The Doctor, Tegan and Mace are unable to find any clues which might indicate the location of the Terileptil base in London. Before leaving the Doctor removes the control panel from the laboratory equipment, rendering it all useless and freeing the controlled villagers. In the house upstairs, they find that all of the doors and windows have been sealed shut, trapping them inside. As they search for a way out the TARDIS shimmers into partial existence before their eyes, but it doesn't fully materialize until the frustrated Adric mimics the Doctor and hits the console with his fist. The Doctor, irritated with Adric for nearly losing his ship, takes the others to London, where he hovers over the city until he locates an electrical emission -- obviously generated by the Terileptils' equipment.

The TARDIS materializes in a quiet London street, where the Doctor spots the miller's cart standing outside a bakery. The Doctor picks up a torch to light his way, but Adric still stumbles, alerting the Terileptils in the back room to their approach. When the Doctor and Mace enter the back room, two of the Terileptils try to leap out at them from hiding. Mace overpowers and shoots one of them, but the other attacks the Doctor, causing him to drop his torch into a pile of straw. Tegan beats off the Terileptil on the Doctor while Mace deals with the third. Adric and Nyssa try to extinguish the fire, but in the confusion the Terileptil's energy weapon is knocked into the flames and begins to overheat. As the fire spreads, the Doctor and his companions have no choice but to flee, leaving the Terileptils to their fate. The energy weapon soon explodes, and fire consumes the entire back room and all those within.
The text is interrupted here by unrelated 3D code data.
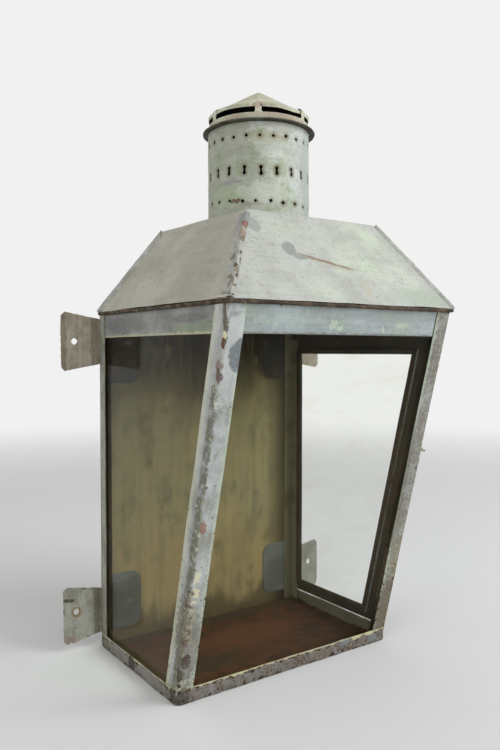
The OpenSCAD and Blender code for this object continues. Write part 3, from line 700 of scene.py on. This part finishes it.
eaveLook = dict(height=eaveHigh.z - eaveLow.z, width=9.5, corner=1.2, step=3.0, lap=2.2,
                curlLong=27, curlHigh=2.8, curlTurn=150, curlRows=8, curlPoints=7, curlSheet=0.5)


def curledLip():   # a torn strip of the left hem, curled up at the front corner
    look = eaveLook
    bm = bmesh.new()
    rows, points = look["curlRows"], look["curlPoints"]
    turns = [math.radians(look["curlTurn"]) * i / (points - 1) for i in range(points)]
    section = [(look["curlSheet"], a) for a in turns] + [(0.0, a) for a in reversed(turns)]
    rings = []
    for row in range(rows + 1):
        t = row / rows
        y = eaveLow.y + 0.8 + t * look["curlLong"]
        radius = look["curlHigh"] * math.sin(math.pi * min(1, 0.35 + t * 0.65)) / 2
        rings.append([bm.verts.new((eaveLow.x + 0.7 - (radius + lift) * math.cos(a), y,
                                    eaveHigh.z + 0.9 + (radius + lift) * math.sin(a)))
                      for lift, a in section])
    for ring, following in zip(rings, rings[1:]):
        bridge(bm, ring, following)
    for ring in (rings[0], rings[-1]):
        for i in range(points - 1):
            bm.faces.new([ring[i], ring[i + 1], ring[-2 - i], ring[-1 - i]])
    return bm


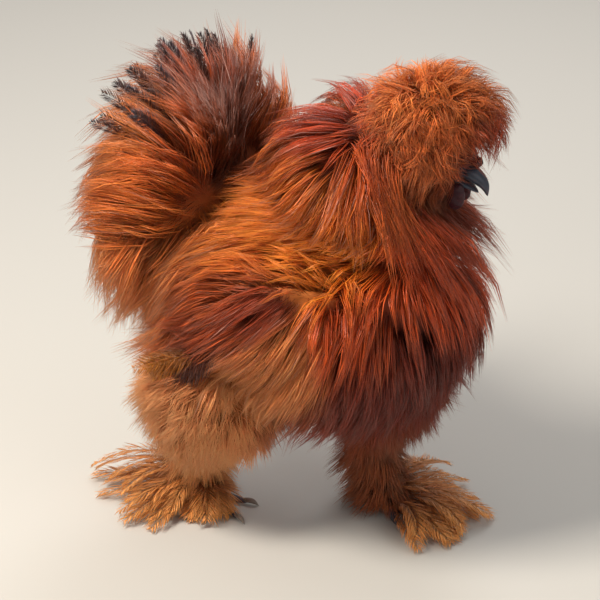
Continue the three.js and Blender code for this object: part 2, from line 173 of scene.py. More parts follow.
def plumage_material(name, roughness, sheen, tint):
    """Keratin strands: coloured by the markings with their painted shade and sheen, with a soft gloss and a
    paler sheen at the rim.
    """
    material, tree, shader = new_material(name)
    markings_and_painted_light = add_node(tree, "ShaderNodeAttribute", {"attribute_name": "plume"}).outputs["Color"]
    limits = {"Value": grain(tree, SPECKLE_MM), "To Min": 1 - SPECKLE, "To Max": 1 + SPECKLE}
    speckle = add_node(tree, "ShaderNodeMapRange", inputs=limits)
    shade = add_node(tree, "ShaderNodeMix", {"data_type": "RGBA", "blend_type": "MULTIPLY"}, {"Factor": 1.0})
    tree.links.new(markings_and_painted_light, shade.inputs["A"])
    tree.links.new(speckle.outputs["Result"], shade.inputs["B"])
    tree.links.new(shade.outputs["Result"], shader.inputs["Base Color"])
    shader.inputs["IOR"].default_value = 1.55
    shader.inputs["Roughness"].default_value = roughness
    shader.inputs["Sheen Weight"].default_value = sheen
    shader.inputs["Sheen Roughness"].default_value = 0.4
    shader.inputs["Sheen Tint"].default_value = linear(tint)
    return material


SILK = plumage_material("silky plumage", 0.4, 0.06, "#FFD9C8")  # long barbs that mirror light in streaks
DOWN = plumage_material("down", 0.75, 0.15, "#FFE2C0")  # short barbs that scatter it and look matt

# %% [markdown]
# ## Bare skin and horn
# Skin without feathers is patchy and finely pored, and light goes a little way into it. Beak and
# claws are harder and smoother. One recipe makes them all, with other colours, gloss and pores.


# %% Skin and horn materials
def flesh_material(name, base, patch, roughness, pore_mm, depth_mm):
    """Bare skin: patchy, pored and a little moist, IOR 1.4."""
    material, tree, shader = new_material(name)
    mix = add_node(tree, "ShaderNodeMix", {"data_type": "RGBA"}, {"Factor": grain(tree, 5)})
    mix.inputs["A"].default_value = linear(base)
    mix.inputs["B"].default_value = linear(patch)
    tree.links.new(mix.outputs["Result"], shader.inputs["Base Color"])
    shader.inputs["IOR"].default_value = 1.4
    shader.inputs["Roughness"].default_value = roughness
    shader.inputs["Subsurface Weight"].default_value = 0.08
    bump(tree, shader, grain(tree, pore_mm), depth_mm)
    return material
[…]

Outside, as Mace summons a night watchman to alert the fire brigade, the Doctor and his companions throw the material from the miller's cart into the flames, putting an end to the Terileptil's plan. Moments later, the Soliton gas machine explodes and the bakery becomes a raging inferno. The Doctor decides to depart before awkward questions are asked, and Mace bids him farewell, deciding to remain and help fight the fire. Tegan wants to stay and help as well, but the Doctor advises her to let this fire run its course. As the TARDIS dematerialises, the Great Fire is already spreading out of the bakery on Pudding Lane, and into its place in history...

Source: Cameron Dixon

Continuity Notes:
  • At the end of Pyramids of Mars, the Doctor said he didn’t want to be blame for starting fires as ‘he had enough of that back in 1666’.
  • Although the Sonic Screwdriver is destroyed in Part Three, The Seventh Doctor eventually rebuilds it at some point before The Harvest. It only returns on-screen in the 1996 TV Movie. A new version of it appears in the new TV series.